- **Work to complete**: Include in the output exactly the lines from the opening of the data through the line containing "of palm straw.", and nothing more.

==== Data shown ====

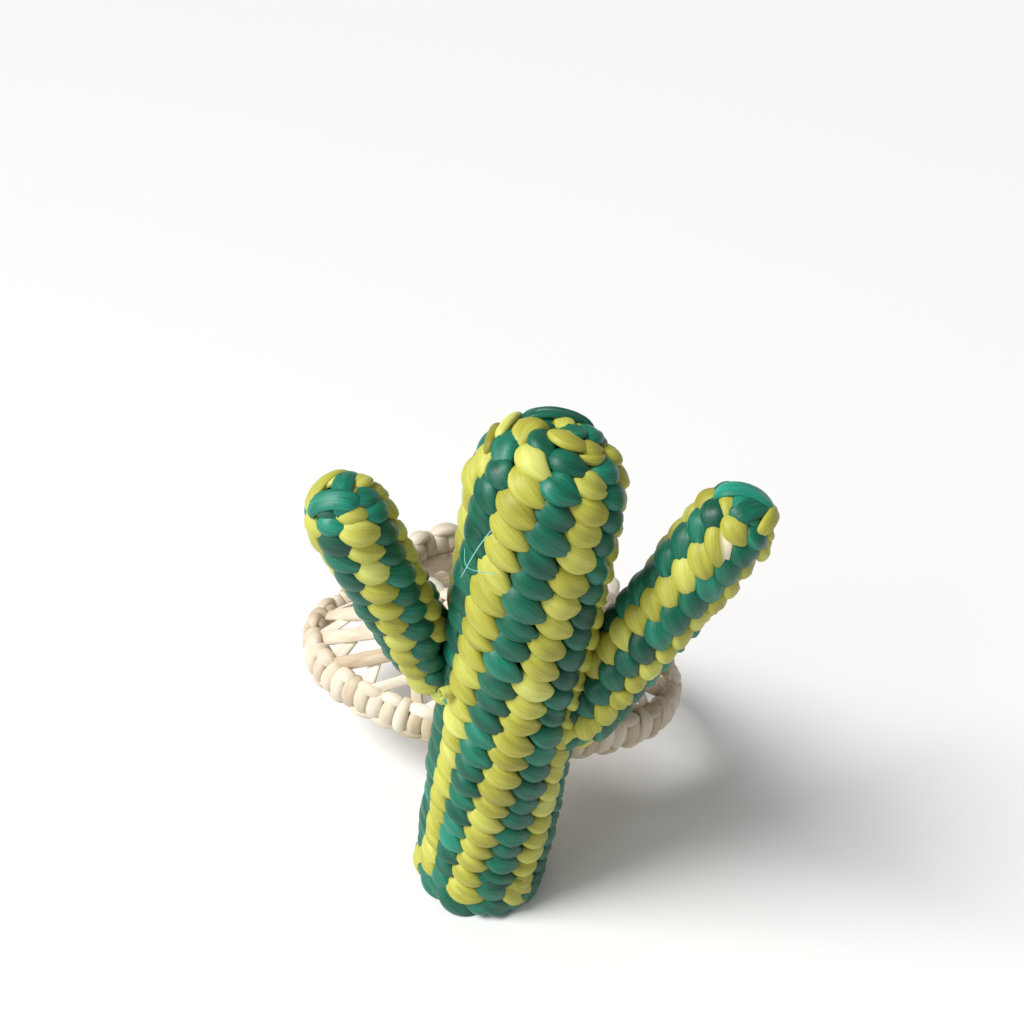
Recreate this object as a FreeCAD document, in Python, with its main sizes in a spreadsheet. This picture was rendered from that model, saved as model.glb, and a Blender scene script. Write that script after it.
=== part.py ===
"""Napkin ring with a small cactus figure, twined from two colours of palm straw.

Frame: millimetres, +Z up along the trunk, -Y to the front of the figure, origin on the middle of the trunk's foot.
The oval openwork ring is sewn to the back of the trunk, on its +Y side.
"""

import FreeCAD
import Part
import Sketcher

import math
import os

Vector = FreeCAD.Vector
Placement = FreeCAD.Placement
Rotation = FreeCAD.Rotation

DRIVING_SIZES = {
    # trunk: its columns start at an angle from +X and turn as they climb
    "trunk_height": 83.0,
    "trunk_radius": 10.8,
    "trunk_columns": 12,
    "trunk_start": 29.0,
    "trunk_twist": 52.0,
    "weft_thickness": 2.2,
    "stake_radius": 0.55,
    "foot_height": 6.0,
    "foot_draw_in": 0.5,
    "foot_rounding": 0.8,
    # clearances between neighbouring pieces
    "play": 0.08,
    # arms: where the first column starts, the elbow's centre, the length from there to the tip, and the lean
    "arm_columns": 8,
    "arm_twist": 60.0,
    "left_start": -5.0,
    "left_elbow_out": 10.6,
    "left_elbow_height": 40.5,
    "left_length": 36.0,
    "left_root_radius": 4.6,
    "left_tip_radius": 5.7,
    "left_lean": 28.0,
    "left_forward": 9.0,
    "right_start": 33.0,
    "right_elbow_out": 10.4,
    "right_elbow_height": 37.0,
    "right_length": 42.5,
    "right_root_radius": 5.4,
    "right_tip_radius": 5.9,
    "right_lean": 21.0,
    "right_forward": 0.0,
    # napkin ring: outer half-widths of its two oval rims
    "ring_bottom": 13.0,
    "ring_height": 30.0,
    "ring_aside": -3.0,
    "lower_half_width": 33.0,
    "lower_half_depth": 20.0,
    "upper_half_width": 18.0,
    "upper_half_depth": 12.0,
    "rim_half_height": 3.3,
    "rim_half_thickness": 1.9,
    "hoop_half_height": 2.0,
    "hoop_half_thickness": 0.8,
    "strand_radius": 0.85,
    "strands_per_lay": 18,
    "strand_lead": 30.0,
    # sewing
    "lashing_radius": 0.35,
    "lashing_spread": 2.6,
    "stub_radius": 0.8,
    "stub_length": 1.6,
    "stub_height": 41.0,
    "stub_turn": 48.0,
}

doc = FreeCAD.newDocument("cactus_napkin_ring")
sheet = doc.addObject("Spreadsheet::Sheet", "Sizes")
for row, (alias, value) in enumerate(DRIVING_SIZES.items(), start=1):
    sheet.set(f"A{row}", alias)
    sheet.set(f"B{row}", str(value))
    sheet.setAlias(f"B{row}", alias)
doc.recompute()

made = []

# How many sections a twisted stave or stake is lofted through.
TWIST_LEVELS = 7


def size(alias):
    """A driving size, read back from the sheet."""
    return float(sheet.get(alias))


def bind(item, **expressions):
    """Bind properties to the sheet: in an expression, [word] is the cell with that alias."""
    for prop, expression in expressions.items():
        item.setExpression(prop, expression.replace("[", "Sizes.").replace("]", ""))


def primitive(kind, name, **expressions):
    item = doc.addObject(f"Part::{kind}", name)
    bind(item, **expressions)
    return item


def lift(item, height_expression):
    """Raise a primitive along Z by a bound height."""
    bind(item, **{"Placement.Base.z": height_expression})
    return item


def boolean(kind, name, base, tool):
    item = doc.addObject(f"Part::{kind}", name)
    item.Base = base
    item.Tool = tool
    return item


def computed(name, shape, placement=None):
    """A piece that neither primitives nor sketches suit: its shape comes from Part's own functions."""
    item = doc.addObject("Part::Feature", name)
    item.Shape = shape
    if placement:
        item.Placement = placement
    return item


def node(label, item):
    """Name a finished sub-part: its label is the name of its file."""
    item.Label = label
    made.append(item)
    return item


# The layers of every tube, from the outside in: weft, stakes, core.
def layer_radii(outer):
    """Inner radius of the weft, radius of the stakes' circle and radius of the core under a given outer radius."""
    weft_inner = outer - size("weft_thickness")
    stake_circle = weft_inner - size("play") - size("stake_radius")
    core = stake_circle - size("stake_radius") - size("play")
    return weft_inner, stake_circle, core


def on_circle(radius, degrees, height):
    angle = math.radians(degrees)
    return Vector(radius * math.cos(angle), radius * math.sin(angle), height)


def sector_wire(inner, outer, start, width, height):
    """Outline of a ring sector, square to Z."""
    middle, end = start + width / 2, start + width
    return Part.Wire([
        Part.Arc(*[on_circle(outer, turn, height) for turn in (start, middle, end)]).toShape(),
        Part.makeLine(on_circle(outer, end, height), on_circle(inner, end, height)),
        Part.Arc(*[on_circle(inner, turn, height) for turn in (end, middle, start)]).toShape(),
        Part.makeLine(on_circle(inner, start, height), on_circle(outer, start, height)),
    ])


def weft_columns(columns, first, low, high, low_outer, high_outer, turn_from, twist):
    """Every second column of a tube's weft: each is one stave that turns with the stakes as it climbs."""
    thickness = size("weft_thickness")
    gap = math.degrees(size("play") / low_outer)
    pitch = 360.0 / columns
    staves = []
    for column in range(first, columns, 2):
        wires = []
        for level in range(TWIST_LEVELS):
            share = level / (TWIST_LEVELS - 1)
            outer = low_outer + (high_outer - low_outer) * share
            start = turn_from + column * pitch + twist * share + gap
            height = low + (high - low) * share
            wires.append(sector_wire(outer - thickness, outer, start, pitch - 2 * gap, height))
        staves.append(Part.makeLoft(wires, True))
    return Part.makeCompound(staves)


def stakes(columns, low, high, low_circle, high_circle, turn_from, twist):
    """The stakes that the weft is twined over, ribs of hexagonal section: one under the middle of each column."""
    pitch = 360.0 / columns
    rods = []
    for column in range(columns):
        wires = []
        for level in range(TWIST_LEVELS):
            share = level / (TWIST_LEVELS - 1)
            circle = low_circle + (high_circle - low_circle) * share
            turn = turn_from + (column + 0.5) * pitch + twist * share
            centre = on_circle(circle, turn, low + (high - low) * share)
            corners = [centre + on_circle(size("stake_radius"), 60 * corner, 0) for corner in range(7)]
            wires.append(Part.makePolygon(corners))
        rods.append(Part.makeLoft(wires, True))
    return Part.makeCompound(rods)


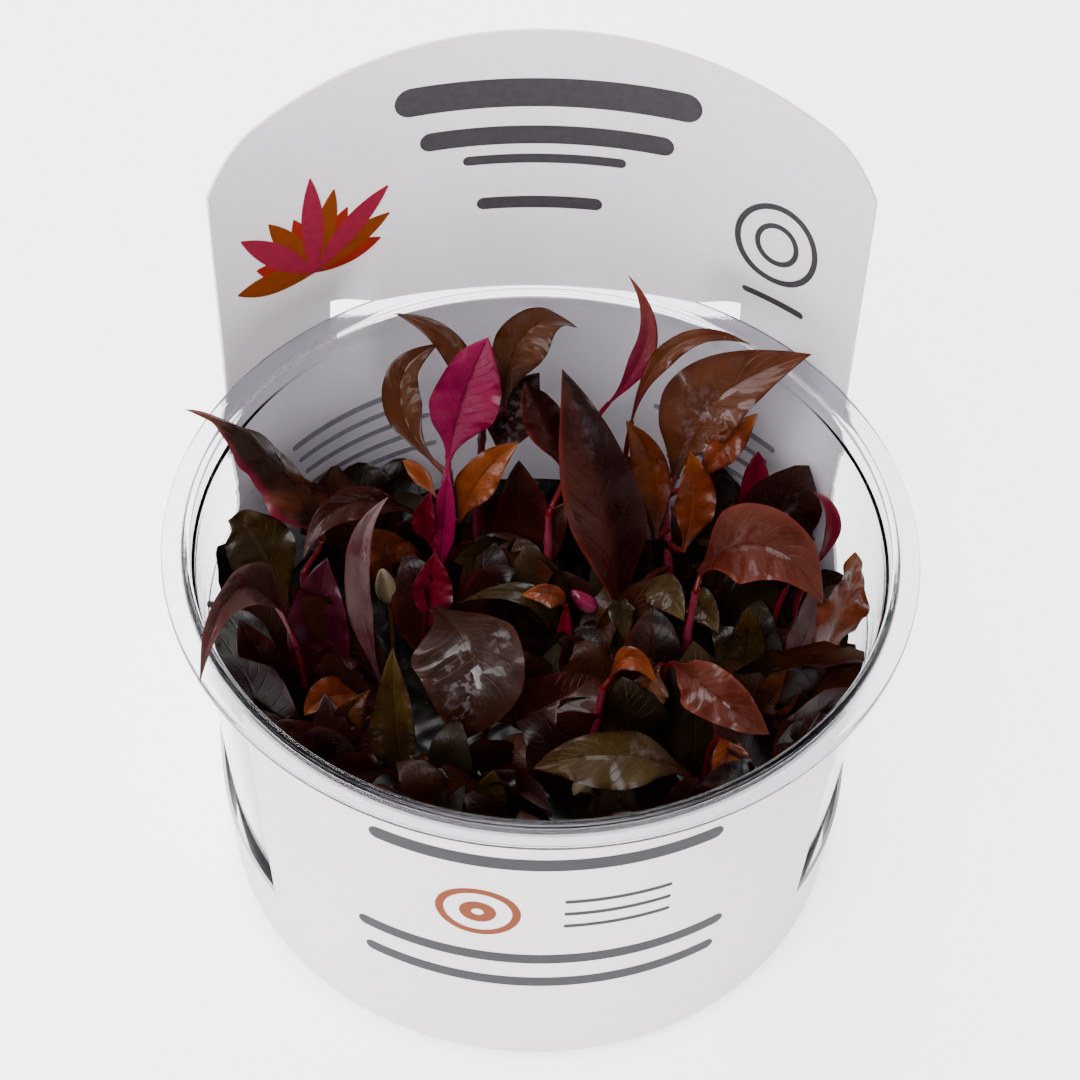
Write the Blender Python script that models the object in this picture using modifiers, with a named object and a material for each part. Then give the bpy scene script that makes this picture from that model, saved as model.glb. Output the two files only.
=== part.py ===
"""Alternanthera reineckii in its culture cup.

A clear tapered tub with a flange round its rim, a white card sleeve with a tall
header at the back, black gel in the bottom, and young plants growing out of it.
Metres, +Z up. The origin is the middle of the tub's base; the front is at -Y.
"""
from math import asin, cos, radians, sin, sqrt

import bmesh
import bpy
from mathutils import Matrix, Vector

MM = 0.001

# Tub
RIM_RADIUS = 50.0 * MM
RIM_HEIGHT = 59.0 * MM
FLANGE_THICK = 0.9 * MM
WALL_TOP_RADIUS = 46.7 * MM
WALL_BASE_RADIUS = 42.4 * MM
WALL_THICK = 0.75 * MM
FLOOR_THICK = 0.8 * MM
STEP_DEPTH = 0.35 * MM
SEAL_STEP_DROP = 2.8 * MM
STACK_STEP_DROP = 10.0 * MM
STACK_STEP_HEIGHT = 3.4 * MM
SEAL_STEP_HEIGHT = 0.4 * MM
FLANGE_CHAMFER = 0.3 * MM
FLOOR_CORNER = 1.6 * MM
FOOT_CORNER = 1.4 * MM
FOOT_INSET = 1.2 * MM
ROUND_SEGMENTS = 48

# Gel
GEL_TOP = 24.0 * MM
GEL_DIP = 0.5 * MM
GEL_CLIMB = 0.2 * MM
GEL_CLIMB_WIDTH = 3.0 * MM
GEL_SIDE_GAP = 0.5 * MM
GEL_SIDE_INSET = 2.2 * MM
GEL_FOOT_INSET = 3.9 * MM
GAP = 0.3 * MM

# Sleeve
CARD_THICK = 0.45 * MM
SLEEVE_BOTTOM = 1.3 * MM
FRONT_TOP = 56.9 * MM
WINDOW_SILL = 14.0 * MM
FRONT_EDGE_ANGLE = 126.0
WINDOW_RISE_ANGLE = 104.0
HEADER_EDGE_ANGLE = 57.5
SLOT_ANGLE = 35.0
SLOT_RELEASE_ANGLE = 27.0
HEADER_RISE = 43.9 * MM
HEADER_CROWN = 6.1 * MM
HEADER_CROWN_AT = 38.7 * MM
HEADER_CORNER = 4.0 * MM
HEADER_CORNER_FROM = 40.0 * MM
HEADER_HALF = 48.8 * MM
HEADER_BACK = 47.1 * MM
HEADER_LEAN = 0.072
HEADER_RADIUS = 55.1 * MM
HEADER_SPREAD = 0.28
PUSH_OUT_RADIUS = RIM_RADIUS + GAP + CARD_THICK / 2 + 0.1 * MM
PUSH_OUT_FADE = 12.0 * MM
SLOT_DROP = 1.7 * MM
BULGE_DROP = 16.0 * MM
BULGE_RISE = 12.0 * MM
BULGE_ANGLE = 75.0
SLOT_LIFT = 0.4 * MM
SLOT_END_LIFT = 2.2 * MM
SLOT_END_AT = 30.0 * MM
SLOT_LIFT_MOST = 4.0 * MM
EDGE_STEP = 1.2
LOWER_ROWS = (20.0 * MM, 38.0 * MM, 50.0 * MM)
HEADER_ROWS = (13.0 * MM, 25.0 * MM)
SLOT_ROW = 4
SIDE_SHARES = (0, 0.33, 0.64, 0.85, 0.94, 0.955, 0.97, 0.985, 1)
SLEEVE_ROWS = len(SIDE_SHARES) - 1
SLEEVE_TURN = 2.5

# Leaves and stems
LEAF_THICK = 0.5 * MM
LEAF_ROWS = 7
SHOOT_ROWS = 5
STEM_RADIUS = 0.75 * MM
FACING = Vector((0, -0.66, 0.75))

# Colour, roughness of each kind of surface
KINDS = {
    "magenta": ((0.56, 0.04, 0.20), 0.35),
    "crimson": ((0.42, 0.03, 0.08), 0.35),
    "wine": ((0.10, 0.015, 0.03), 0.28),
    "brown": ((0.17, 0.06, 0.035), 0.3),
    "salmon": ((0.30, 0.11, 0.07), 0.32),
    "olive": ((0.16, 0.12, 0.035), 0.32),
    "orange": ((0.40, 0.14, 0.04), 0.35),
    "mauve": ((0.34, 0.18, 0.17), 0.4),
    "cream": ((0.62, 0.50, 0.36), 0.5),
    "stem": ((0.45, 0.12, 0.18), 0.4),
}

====

- **Written response**:
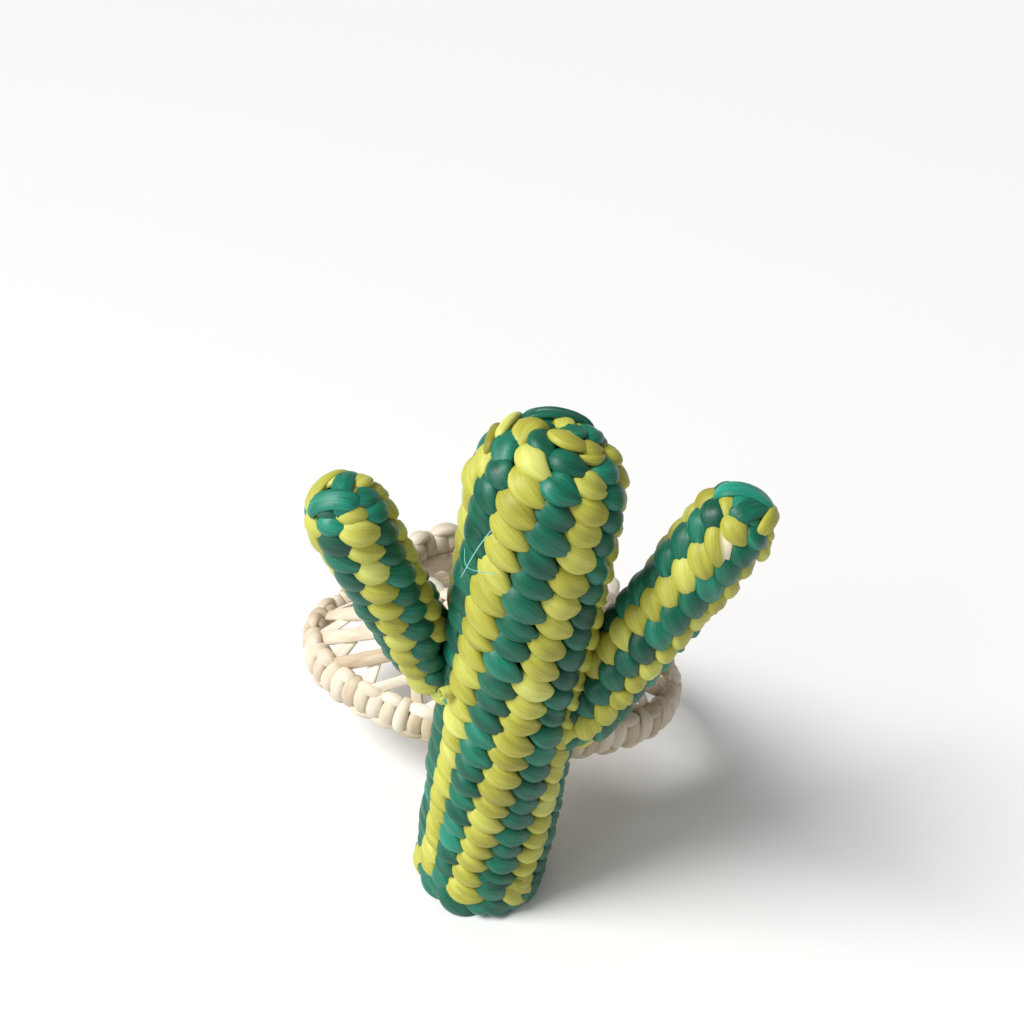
Recreate this object as a FreeCAD document, in Python, with its main sizes in a spreadsheet. This picture was rendered from that model, saved as model.glb, and a Blender scene script. Write that script after it.
=== part.py ===
"""Napkin ring with a small cactus figure, twined from two colours of palm straw.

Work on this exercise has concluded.